*Information provided*:

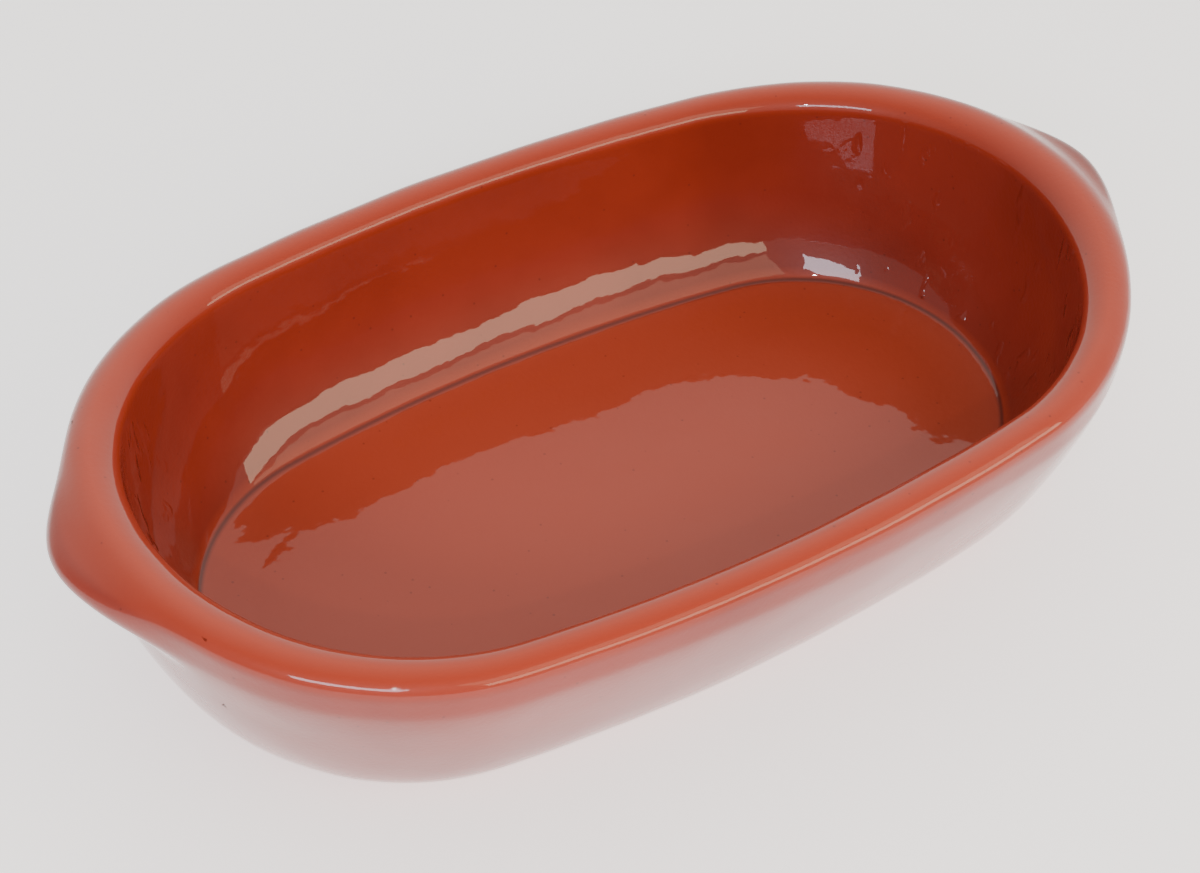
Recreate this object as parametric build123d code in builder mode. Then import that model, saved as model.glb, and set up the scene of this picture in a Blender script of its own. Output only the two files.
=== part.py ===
from build123d import *
from math import acos, atan2, degrees, sqrt
import os

# An oblong terracotta oven dish, open at the top. The body is pressed in one mould and
# a small lug is luted on under the rim at each end before it is glazed and fired.
# Frame: the origin is on the resting plane under the middle of the dish, +X runs along
# the dish, +Y across it and +Z is up. Millimetres.

# Rim seen from above: an oval of four tangent arcs
rim_length = 240.0
rim_width = 145.0
rim_side_radius = 425.0

# Top line of the rim: level along the sides, rising to the ends
side_height = 51.0
end_rise = 6.5
level_run = 108.0

# Wall thickness at the rim, along the sides and at the ends
side_wall = 9.6
end_wall = 11.8
rim_round = 4.3

# The walls stand upright in a band below the rim, and curve in under it
brim_depth = 9.0

# Flat floor inside: its edge is this far in from the rim's outer edge
floor_thickness = 5.5
floor_side_inset = 23.5
floor_end_inset = 21.5

# Resting face underneath, before its edge is rounded, in from the rim's outer edge
foot_side_inset = 18.5
foot_end_inset = 18.0
foot_round = 4.0

# End lugs
lug_reach = 7.0
lug_span = 62.0
lug_drop = 3.4
lug_thickness = 10.0
lug_round = 4.5
hollow_depth = 1.2
hollow_inset = 8.0
hollow_radius = 6.0

# How far cutting tools run past the clay
overrun = 4.0

# Share of the way in from the rim to the foot, at each share of the height
OUTSIDE = ((0.0, 1.0), (0.13, 0.68), (0.36, 0.44), (0.66, 0.2), (1.0, 0.0))
# Share of the way in from the mouth to the floor's edge, at each share of the depth
INSIDE = ((0.0, 1.0), (0.12, 0.69), (0.3, 0.4), (0.6, 0.15), (1.0, 0.0))


def end_arc_radius(side_inset, end_inset):
    """Radius of the end arcs that run in line into the side arcs."""
    a = rim_length / 2 - end_inset
    b = rim_width / 2 - side_inset
    side_radius = rim_side_radius - side_inset
    return (2 * side_radius * b - a * a - b * b) / (2 * (side_radius - a))


def oval(side_inset, end_inset):
    """Draw the rim's outer oval moved in by one inset at its sides and one at its ends."""
    b = rim_width / 2 - side_inset
    side_radius = rim_side_radius - side_inset
    end_radius = end_arc_radius(side_inset, end_inset)
    end_centre = rim_length / 2 - end_inset - end_radius
    turn = degrees(atan2(side_radius - b, end_centre))
    with BuildSketch() as outline:
        with BuildLine():
            CenterArc((end_centre, 0), end_radius, -turn, 2 * turn)
            CenterArc((0, b - side_radius), side_radius, turn, 180 - 2 * turn)
            CenterArc((-end_centre, 0), end_radius, 180 - turn, 2 * turn)
            CenterArc((0, side_radius - b), side_radius, 180 + turn, 180 - 2 * turn)
        make_face()
    return outline.sketch


def between(outer, inner, share):
    """Mix two pairs of insets."""
    return [o + (i - o) * share for o, i in zip(outer, inner)]


# Insets at the sides and at the ends
rim_edge = (0.0, 0.0)
mouth_edge = (side_wall, end_wall)
floor_edge = (floor_side_inset, floor_end_inset)
foot_edge = (foot_side_inset, foot_end_inset)
brim_level = side_height - brim_depth
form_top = side_height + end_rise + overrun

# Outside form: the plaster mould's shape, from the foot up past the rim
with BuildPart() as outside_form:
    for height_share, inset_share in OUTSIDE:
        with BuildSketch(Plane.XY.offset(brim_level * height_share)):
            add(oval(*between(rim_edge, foot_edge, inset_share)))
    loft()
    extrude(outside_form.faces().sort_by(Axis.Z)[-1], amount=form_top - brim_level)

# Dish body: the form hollowed out, trimmed along the rim's top line and rounded
with BuildPart() as dish_body:
    add(outside_form.part)
    for height_share, inset_share in INSIDE:
        level = floor_thickness + (brim_level - floor_thickness) * height_share
        with BuildSketch(Plane.XY.offset(level)):
            add(oval(*between(mouth_edge, floor_edge, inset_share)))
    loft(mode=Mode.SUBTRACT)
    with BuildSketch(Plane.XY.offset(brim_level)):
        add(oval(*mouth_edge))
    extrude(amount=form_top - brim_level, mode=Mode.SUBTRACT)

    rise_run = (rim_length - level_run) / 2
    rise_radius = (rise_run**2 + end_rise**2) / (2 * end_rise)
    rise_turn = degrees(acos(1 - (end_rise + overrun) / rise_radius))
    with BuildSketch(Plane.XZ):
        with BuildLine():
            rise_centre = (level_run / 2, side_height + rise_radius)
            right_rise = CenterArc(rise_centre, rise_radius, 270, rise_turn)
            left_rise = mirror(right_rise, about=Plane.YZ, mode=Mode.ADD)
            Line((-level_run / 2, side_height), (level_run / 2, side_height))
            tip = right_rise @ 1
            Line(tip, (tip.X, form_top + overrun))
            Line((tip.X, form_top + overrun), (-tip.X, form_top + overrun))
            Line((-tip.X, form_top + overrun), (-tip.X, tip.Y))
        make_face()
    extrude(amount=rim_width, both=True, mode=Mode.SUBTRACT)

    # Both edges of the rim are rounded over until they nearly meet
    rim_faces = dish_body.faces().filter_by(
        lambda f: f.center().Z > brim_level and f.normal_at().Z > 0.9
    )
    rim_edges = rim_faces.edges().filter_by(lambda e: e.length > 2 * side_wall)
    fillet(rim_edges, radius=min(rim_round, 0.45 * side_wall))
    fillet(dish_body.faces().sort_by(Axis.Z)[0].edges(), radius=foot_round)
dish_body.part.label = "dish_body"

os.makedirs("parts", exist_ok=True)
export_step(dish_body.part, "parts/dish_body.step")

# Handles: a thumb-wide lug at each end, a disc's edge left standing out from the wall
end_radius = end_arc_radius(*rim_edge)
half_span = lug_span / 2
lug_rise = lug_reach + end_radius - sqrt(end_radius**2 - half_span**2)
lug_radius = (half_span**2 + lug_rise**2) / (2 * lug_rise)
lug_centre = rim_length / 2 + lug_reach - lug_radius
lug_top = side_height + end_rise - lug_drop
hollow_path = lug_radius - hollow_inset
for name, side in (("right_handle", 1), ("left_handle", -1)):
    with BuildPart() as handle:
        with BuildSketch(Plane.XY.offset(lug_top - lug_thickness)):
            with Locations((side * lug_centre, 0)):
                Circle(lug_radius)
        extrude(amount=lug_thickness)
        fillet(handle.edges().filter_by(GeomType.CIRCLE), radius=lug_round)
        with BuildSketch(Plane.XZ):
            with Locations((side * (lug_centre + hollow_path), lug_top + hollow_radius - hollow_depth)):
                Circle(hollow_radius)
        revolve(axis=Axis((side * lug_centre, 0, 0), (0, 0, 1)), mode=Mode.SUBTRACT)
        add(outside_form.part, mode=Mode.SUBTRACT)
    handle.part.label = name
    export_step(handle.part, f"parts/{name}.step")
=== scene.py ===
from math import atan2, cos, pi, radians, sin

import bmesh
import bpy
from mathutils import Matrix, Vector


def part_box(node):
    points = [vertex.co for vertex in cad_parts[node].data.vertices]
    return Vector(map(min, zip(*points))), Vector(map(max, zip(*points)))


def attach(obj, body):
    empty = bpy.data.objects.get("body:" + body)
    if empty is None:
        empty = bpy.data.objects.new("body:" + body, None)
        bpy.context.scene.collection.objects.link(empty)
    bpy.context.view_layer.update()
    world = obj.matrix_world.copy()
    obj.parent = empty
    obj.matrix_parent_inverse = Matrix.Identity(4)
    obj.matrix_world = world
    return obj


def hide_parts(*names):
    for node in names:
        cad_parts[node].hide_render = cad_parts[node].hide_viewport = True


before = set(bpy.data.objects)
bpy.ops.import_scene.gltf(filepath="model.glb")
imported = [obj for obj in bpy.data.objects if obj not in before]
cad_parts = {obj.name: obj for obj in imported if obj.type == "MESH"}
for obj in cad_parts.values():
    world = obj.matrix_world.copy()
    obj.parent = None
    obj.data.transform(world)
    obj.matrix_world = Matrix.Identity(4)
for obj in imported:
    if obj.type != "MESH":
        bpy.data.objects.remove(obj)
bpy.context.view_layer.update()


# Dish body: one wall of red earthenware, pressed in an oblong mould with a thick brim
# rolled round by a wet hand. Laid up here as ovals, one for each level of the wall, from
# the floor inside, up over the rim, and down the outside to the foot.
_, top_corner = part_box("dish_body")
half_length, half_width = top_corner.x, top_corner.y
rim_side_radius = 0.425
end_steps, side_steps = 72, 40
floor_level, brim_level, side_height, rim_round = 0.0055, 0.042, 0.051, 0.0043

# Insets from the rim's outer edge, at the sides and at the ends
rim_edge, mouth_edge = (0.0, 0.0), (0.0096, 0.0118)
floor_edge, foot_edge = (0.0235, 0.0215), (0.0185, 0.0180)


def between(outer, inner, share):
    """Mix two pairs of insets."""
    return [o + (i - o) * share for o, i in zip(outer, inner)]


def lay_oval(name, side_inset, end_inset, level):
    """Spin a point round the centres of the oval's four arcs, as a loop of its own."""
    a, b = half_length - end_inset, half_width - side_inset
    side_arc = rim_side_radius - side_inset
    end_arc = (2 * side_arc * b - a * a - b * b) / (2 * (side_arc - a))
    centre = a - end_arc
    turn = atan2(side_arc - b, centre)
    bpy.ops.mesh.primitive_plane_add(size=0.001)
    loop = bpy.context.object
    bpy.ops.object.mode_set(mode="EDIT")
    bpy.ops.mesh.merge(type="CENTER")
    start = (centre + end_arc * cos(turn), -end_arc * sin(turn), level)
    bpy.ops.transform.translate(value=start)
    for x, y, swing, steps in (
        (centre, 0, 2 * turn, end_steps),
        (0, b - side_arc, pi - 2 * turn, side_steps),
        (-centre, 0, 2 * turn, end_steps),
        (0, side_arc - b, pi - 2 * turn, side_steps),
    ):
        bpy.ops.mesh.spin(steps=steps, angle=-swing, center=(x, y, level), axis=(0, 0, 1))
    bpy.ops.mesh.select_all(action="SELECT")
    bpy.ops.mesh.remove_doubles(threshold=0.00005)
    bpy.ops.object.vertex_group_add()
    loop.vertex_groups.active.name = name
    bpy.ops.object.vertex_group_assign()
    bpy.ops.object.mode_set(mode="OBJECT")
    return loop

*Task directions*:
Only the lines from the one containing "# Handles: a" to the one containing "in imported if" are to be printed, both ends included, exactly as written.

*Exercise solution*:
# Handles: a thumb-wide lug at each end, a disc's edge left standing out from the wall
end_radius = end_arc_radius(*rim_edge)
half_span = lug_span / 2
lug_rise = lug_reach + end_radius - sqrt(end_radius**2 - half_span**2)
lug_radius = (half_span**2 + lug_rise**2) / (2 * lug_rise)
lug_centre = rim_length / 2 + lug_reach - lug_radius
lug_top = side_height + end_rise - lug_drop
hollow_path = lug_radius - hollow_inset
for name, side in (("right_handle", 1), ("left_handle", -1)):
    with BuildPart() as handle:
        with BuildSketch(Plane.XY.offset(lug_top - lug_thickness)):
            with Locations((side * lug_centre, 0)):
                Circle(lug_radius)
        extrude(amount=lug_thickness)
        fillet(handle.edges().filter_by(GeomType.CIRCLE), radius=lug_round)
        with BuildSketch(Plane.XZ):
            with Locations((side * (lug_centre + hollow_path), lug_top + hollow_radius - hollow_depth)):
                Circle(hollow_radius)
        revolve(axis=Axis((side * lug_centre, 0, 0), (0, 0, 1)), mode=Mode.SUBTRACT)
        add(outside_form.part, mode=Mode.SUBTRACT)
    handle.part.label = name
    export_step(handle.part, f"parts/{name}.step")
=== scene.py ===
from math import atan2, cos, pi, radians, sin

import bmesh
import bpy
from mathutils import Matrix, Vector


def part_box(node):
    points = [vertex.co for vertex in cad_parts[node].data.vertices]
    return Vector(map(min, zip(*points))), Vector(map(max, zip(*points)))


def attach(obj, body):
    empty = bpy.data.objects.get("body:" + body)
    if empty is None:
        empty = bpy.data.objects.new("body:" + body, None)
        bpy.context.scene.collection.objects.link(empty)
    bpy.context.view_layer.update()
    world = obj.matrix_world.copy()
    obj.parent = empty
    obj.matrix_parent_inverse = Matrix.Identity(4)
    obj.matrix_world = world
    return obj


def hide_parts(*names):
    for node in names:
        cad_parts[node].hide_render = cad_parts[node].hide_viewport = True


before = set(bpy.data.objects)
bpy.ops.import_scene.gltf(filepath="model.glb")
imported = [obj for obj in bpy.data.objects if obj not in before]
cad_parts = {obj.name: obj for obj in imported if obj.type == "MESH"}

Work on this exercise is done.